Horses in Battle
Job 39:19-30
Have you given the horse strength? have you clothed his neck with thunder?…


In time of war the cavalry service does the most execution; and as the battles of the world are probably not all past, Christian patriotism demands that we be interested in equinal velocity. We might as well have poorer guns in our arsenals and clumsier ships in our navy than other nations, as to have under our cavalry saddles and before our parks of artillery slower horses. From the battle of Granicus, where the Persian horses drove the Macedonian infantry into the river, clear down to the horses on which Philip Sheridan and Stonewall Jackson rode into the fray, this arm of the military service has been recognised. Hamilcar, Hannibal, Gustavus Adolphus, Marshal Ney were cavalrymen. In this arm of the service Charles Martel at the battle of Poictiers beat back the Arab invasion. The Carthaginian cavalry, with the loss of only seven hundred men, overthrew the Roman army with the loss of seven thousand. In the same way the Spanish chivalry drove back the Moorish hordes.

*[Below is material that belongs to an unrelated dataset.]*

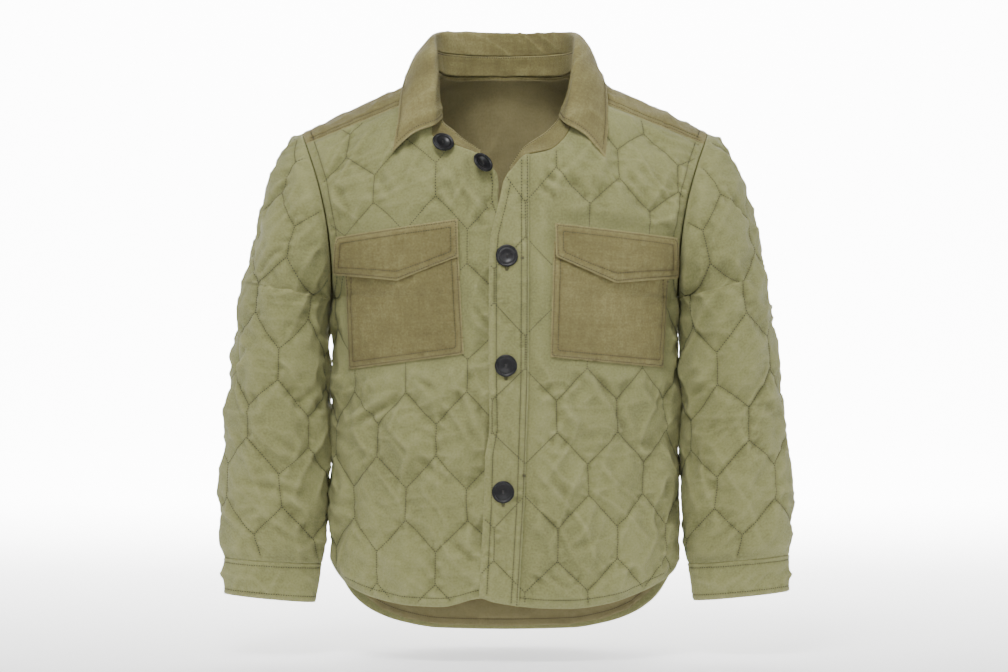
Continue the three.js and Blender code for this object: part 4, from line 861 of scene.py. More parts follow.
class Cloth:
    """A piece of cloth on a surface. height() gives how far its face lies off the surface."""

    def __init__(self, surface, outline, facing=1, wall=QUILT_WALL, off=None, quilt=None, flat=(),
                 topstitch=(), creases=(), crumple=1.0, gather=1.6, puff=5.0, edge=1.1, seed=1):
        self.surface, self.outline, self.facing, self.wall = surface, outline, facing, wall
        self.off = off or (lambda s, t: np.zeros(len(s)))
        self.quilt, self.flat, self.topstitch, self.creases = quilt, flat, list(topstitch), creases
        self.crumple, self.gather, self.puff, self.edge, self.seed = crumple, gather, puff, edge, seed
        self.lines = []
        if quilt is not None:
            for line in quilt_lines(quilt, outline.min(0), outline.max(0)):
                near = np.abs(line[:, None] - outline[None, ::4]).max(-1).min() < 40
                if near or inside(line[:1], outline)[0]:
                    self.lines.append(line)

    def height(self, s, t):
        points = np.stack([s, t], -1)
        to_edge, along_edge = to_line(points, self.outline)
        rise = np.zeros(len(s))
        near = np.zeros(len(s))
        calm = np.ones(len(s))
        for patch in self.flat:
            calm *= smooth(np.where(inside(points, patch), 0, to_line(points, patch)[0]), 2, 22)
        if self.lines:
            to_stitch, along = to_quilting(points, self.quilt)
            centre = cell_centres(s, t, self.quilt)
            full = 1 + 0.35 * ripple(centre[:, 0] * 3.1, centre[:, 1] * 2.7, 31, self.seed + 8)
            swell = 1 - (1 - np.clip(to_stitch / 27, 0, 1)) ** 1.9
            swell *= 1 + 0.4 * ripple(s, t, 21, self.seed + 9) + 0.22 * ripple(s, t, 11, self.seed + 10)
            rise += self.puff * full * swell * smooth(to_edge, 0, 15) * calm
            pucker = ripple(along, to_stitch * 0.3, 6.5, self.seed + 11)
            rise += 1.3 * pucker * np.exp(-((to_stitch - 4.5) / 4.5) ** 2) * calm * smooth(to_edge, 0, 6)
            # nearness to a stitch line, which the material turns into painted shade along the line
            near = np.exp(-((to_stitch / 1.0) ** 2)) * calm
        gather = (ripple(along_edge, to_edge * 0.22, 8.5, self.seed + 15)
                  + 0.5 * ripple(along_edge, to_edge * 0.3, 15, self.seed + 16))
        rise += self.gather * gather * smooth(to_edge, 1, 7) * np.exp(-to_edge / 16) * calm
        for line in self.topstitch:
            to_stitch, along = to_line(points, line, False)
            rise -= 0.75 * np.exp(-((to_stitch / 1.5) ** 2))
            pucker = ripple(along, to_stitch * 0.2, 5.5, self.seed + 13)
            rise += 0.6 * pucker * np.exp(-((to_stitch - 3) / 4) ** 2)
            near = np.maximum(near, 0.8 * np.exp(-((to_stitch / 1.0) ** 2)))
        if self.crumple:
            loose = self.crumple * smooth(to_edge, 0, 26) * calm
            for high, angle, long, wide, number in FOLDS:
                rise += loose * high * (folds(s, t, angle, long, wide, self.seed + number) - 0.3)
            rise += loose * 1.6 * ripple(s, t, 36, self.seed + 30)
            rise += loose * 0.7 * ripple(s, t, 13, self.seed + 31)
        for line, deep, wide in self.creases:
            far, along = to_line(points + 2.5 * wander(points), line, False)
            size = np.linalg.norm(line[1] - line[0])
            fade = smooth(along, 0, 0.3 * size) * (1 - smooth(along, 0.7 * size, size))
            fade = fade * np.minimum(smooth(to_edge, 0, 10), calm)
            banks = 0.5 * np.exp(-(((far - 1.7 * wide) / wide) ** 2))
            rise += deep * fade * (np.exp(-((far / wide) ** 2)) - banks)
        round_off = self.edge * np.clip(1 - to_edge / ROUND, 0, 1) ** 2
        self.near, self.to_edge, self.rise = near, to_edge, rise
        return self.off(s, t) + rise - round_off

    def lift(self, s, t, extra=0.0):
        """Points on the cloth's face, and the directions that stand on it."""
        stand = normals(self.surface, s, t, self.facing)
        return self.surface(s, t) + stand * (self.height(s, t) + extra)[:, None], stand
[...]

Our Christian patriotism and our instruction from the Word of God demand that first of all we kindly treat the horse, and then, after that, that we develop his fleetness, and his grandeur, and his majesty, and his strength.

(T. De Witt Talmage.)



Parallel Verses
KJV: Hast thou given the horse strength? hast thou clothed his neck with thunder?

WEB: "Have you given the horse might? Have you clothed his neck with a quivering mane?